6. El trabajo sobre sí mismo, condición de armonía y de eficacia social
Llegados a este punto, podemos ver con más claridad la mutua implicación entre “crecimiento personal” y “compromiso social”: no hay crecimiento personal que no desemboque en un compromiso social, a la vez que el compromiso social, para que sea constructivo y humano, requiere un trabajo sobre sí, que permita a la persona vivirse desde lo mejor de ella misma..., si no quiere introducir en ese compromiso sus propios “desórdenes” interiores.
Desde nuestra visión del ser humano, visión que es fruto de un acceso experiencial, lo que vengo diciendo resulta totalmente coherente. No hay riesgo de egocentrismo en el compromiso por llegar a ser uno mismo, puesto que ser uno mismo incluye vivir primariamente la dimensión comunitaria que nos constituye: ser yo es vivir en armonía con lo profundo de mí; y lo que está en armonía con quien soy en profundidad es el bien del otro: nunca puede ser bueno para la persona lo que destruye a los demás. El riesgo del egocentrismo aparece cuando me vivo desde las necesidades de mi sensibilidad o de mi cuerpo, sin tener en cuenta la fidelidad a lo profundo de mí.
Más aún, “la absolutización del olvido de sí y la centración exclusiva en los demás sin tener en cuenta el bien personal, pueden ser considerados como disfuncionamientos (huida de sí, búsqueda de valoración, fusión con el otro, compensación inconsciente de carencias, reparación suscitada por la culpabilidad, etc.). Estos comportamientos, con apariencias altruistas, cuando en realidad son egocéntricos, engendran dependencias psicológicas y culpabilidad en las relaciones interpersonales.”
Tras estas aclaraciones, podemos volver a la cuestión que da título a este apartado: ¿por qué el trabajo sobre sí mismo es condición de armonía y de eficacia social? Dicho de otro modo: ¿cuál es el objetivo de la formación personal?
El trabajo sobre sí mismo puede permitir que la persona vaya viviendo un ajuste cada vez mayor, de modo que pueda ser cada vez más la persona que es de fondo: conocerse en quien es en profundidad, dejarse impregnar de esos rasgos y actuar de acuerdo con ellos es lo que favorece que la persona pueda ser transformada desde dentro y crecer en solidez.
El trabajo sobre sí mismo hace posible que nuestra vida no sea dominada por los dinamismos inconscientes -que con tanta frecuencia descubrimos en el origen de acciones, comportamientos, reacciones...-, sino que podamos vivirnos cada vez más en coherencia con nuestro ser..., para no quedarnos estancados en los “buenos propósitos” y para que no se nos “cuele” lo que no queremos hacer.

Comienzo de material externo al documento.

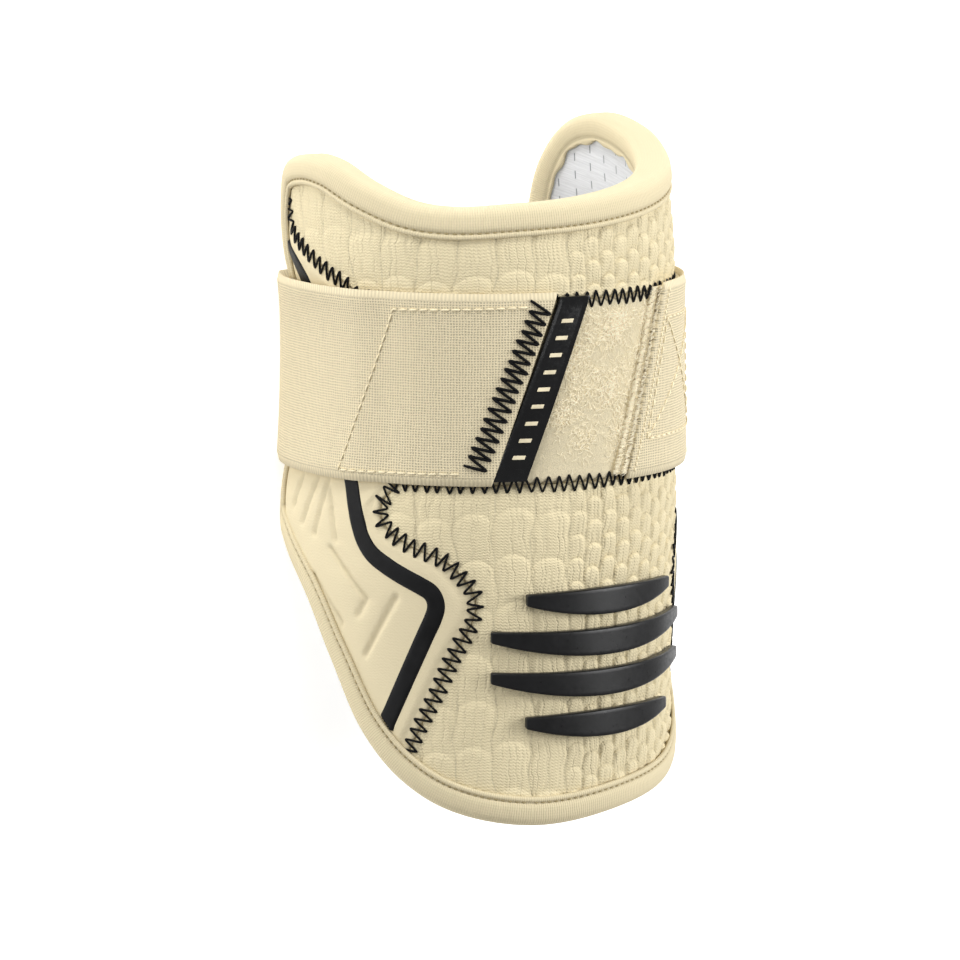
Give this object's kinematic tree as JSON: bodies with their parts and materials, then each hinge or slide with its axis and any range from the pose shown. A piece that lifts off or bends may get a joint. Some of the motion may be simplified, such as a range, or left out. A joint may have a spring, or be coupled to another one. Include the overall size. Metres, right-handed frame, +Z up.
{
  "type": "baseball elbow guard",
  "caption": "Padded elbow guard for a batter: a quilted wall curved round the arm and open at the back, with a bound edge and a wide elastic strap that closes with hook and loop.",
  "frame": {"origin": "on the surface that the guard lies on, under the middle of its bounding box", "axes": "+Z up, towards the front of the guard; +Y along the arm towards the upper arm; +X the side that the strap's hook end comes round"},
  "size_m": [0.1166, 0.1926, 0.0961],
  "materials": {
    "quilted_knit": "matt cream knit over quilted foam",
    "smooth_knit": "matt cream cloth over embossed foam",
    "loop_cloth": "cream brushed loop cloth",
    "binding_tape": "cream ribbed stretch binding",
    "elastic": "cream woven elastic",
    "hook_tape": "cream hook tape",
    "perforated_lining": "white perforated lining",
    "black_rubber": "satin black moulded rubber",
    "black_film": "satin black bonded film"
  },
  "bodies": {
    "root": {"lining": "perforated_lining", "upper_panel": "quilted_knit", "lower_panel": "quilted_knit", "loop_band": "loop_cloth", "left_wing": "smooth_knit", "right_wing": "smooth_knit", "edge_binding": "binding_tape", "elastic_strap": "elastic", "hook_tab": "hook_tape", "label_strip": "black_rubber", "impact_rib_1": "black_rubber", "impact_rib_2": "black_rubber", "impact_rib_3": "black_rubber", "impact_rib_4": "black_rubber", "left_accent_band": "black_film", "right_accent_band": "black_film"}
  },
  "joints": []
}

El trabajo sobre sí mismo es la condición para que los hombres y las mujeres podamos ir poniéndonos en pie, sobre nuestra dignidad, y así ofrecer a la humanidad lo que cada cual portamos para ella, lo mejor de nosotros mismos.
Con otras palabras, el trabajo sobre sí mismo es lo que hace posible avanzar en lucidez, despliegue y limpieza de obstáculos.
Este es el objetivo de la formación personal: facilitar que la persona crezca de forma integral y unificada, siendo cada vez más sólida, armoniosa y eficaz, desplegando sus capacidades, fundamentalmente, su capacidad de donación; en una palabra, que sea ella misma en su riqueza y belleza original, vividas en solidaridad.
A modo de conclusión
Es evidente que el crecimiento personal -si es tal- tiene repercusiones sociales en una humanización progresiva de la sociedad.
Me gustaría terminar este texto con una cita extraída de la conclusión de la obra “La persona y su crecimiento”:
“Casi 30 años de observación nos han permitido establecer una relación estrecha entre el crecimiento de las personas y la humanización de la sociedad. Contrariamente a una creencia bastante extendida, la formación personal no arrastra riesgos de repliegue sobre sí mismo, de falta de compromiso, de individualismo, incluso de egocentrismo como, a veces, se ha pretendido. Ciertamente, este riesgo puede manifestarse en tal o cual etapa del crecimiento, pero sólo es un paso; el ?consejero? atento sabe que, para sobrepasar ese riesgo, es preciso ir más lejos, profundizar en sí mismo, hasta llegar a las raíces sociales del ser. Efectivamente, es imposible llegar a ser plenamente uno mismo sin participar en el bien común y en el avance colectivo.
“... Son innumerables los testimonios que atestiguan que un trabajo sobre sí abre mucho más, compromete en la acción, atenúa las distancias, mejora las relaciones, hace ser más creativo y más eficaz... Impacta constatar que el movimiento de ?centración sobre sí mismo? lleva a una apertura hacia algo que es ?más que uno mismo?. Sin duda porque más allá de las razas, culturas, religiones, se aborda entonces la ribera de lo que hay de más ?común? y de más universal en todo hombre, la intuición de una verdadera y profunda fraternidad...
“Si esto es así, el crecimiento de las personas no es sólo un valor a reconocer entre otros; llega a ser ?el valor nº 1 de la sociedad humana?. Tomado verdaderamente en serio, y en una amplia escala, favorecería el que se pudiera franquear un umbral: el de una mayor personalización y de una mayor humanización de la sociedad.”